Once a project is completed, the temporary coalition of stakeholders dissolves.

The knowledge and experience gained during the project are not systematically captured or shared with other projects, at least not directly. This lack of long-term integration and knowledge sharing hampers learning across the industry.


This is what makes innovation in the construction sector so difficult, which then translates to rising costs over time. There are, of course, other contributing factors, but these hidden forces have a potency that is rarely discussed or addressed at a deeper level.


Again, I must repeat, while the construction industry’s loose couplings present challenges, they also offer unique advantages. The key is not to eliminate these couplings but to find ways to enhance collaboration and knowledge sharing within this framework.


By doing so, the industry can achieve the best of both worlds: the flexibility to adapt to local and on-site conditions and the efficiency gains from innovation.

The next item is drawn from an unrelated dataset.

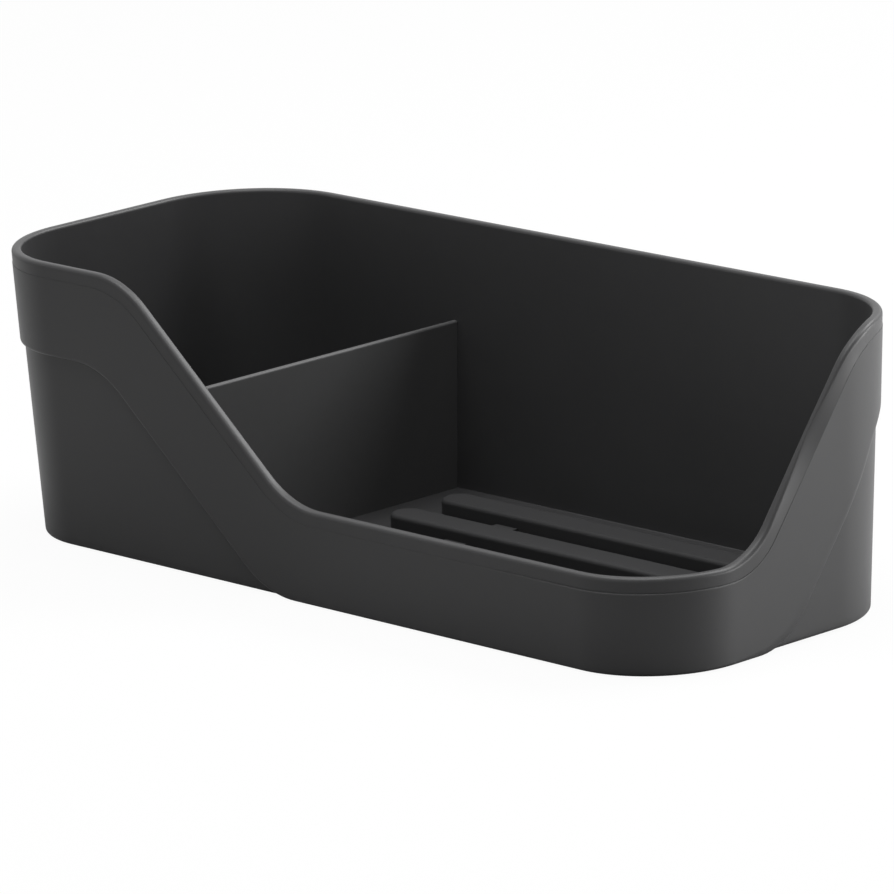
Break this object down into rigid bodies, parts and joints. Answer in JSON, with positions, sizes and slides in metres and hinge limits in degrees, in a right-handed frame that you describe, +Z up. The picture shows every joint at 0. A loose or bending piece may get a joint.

In a future article, we’ll look at potential solutions.


Go deeper:

In the meantime, see ACA’s Nailing Construction Productivity report, for a more exhaustive list on how to improve productivity in the construction sector.


 

FOOTNOTES

[1] These ephemeral, or loose couplings, mean that companies within the sector are independent, flexible, and adaptable to change. The connections between them are weak, allowing for autonomy. Knowledge sharing might occur at a project level, but this fails to transfer to the broader industry level.

[2] Integration here refers to the process of coordinating and combining various stages of production, from raw materials to finished products, to streamline operations, improve efficiency, and reduce costs.


[3] Of note: The construction industry exhibits a duality where loose couplings exist at the industry level, and tight couplings occur at the individual project level. This duality allows for flexibility and adaptability at the macro level while ensuring coordination and efficiency at the micro level. Another complexity to add into the mix.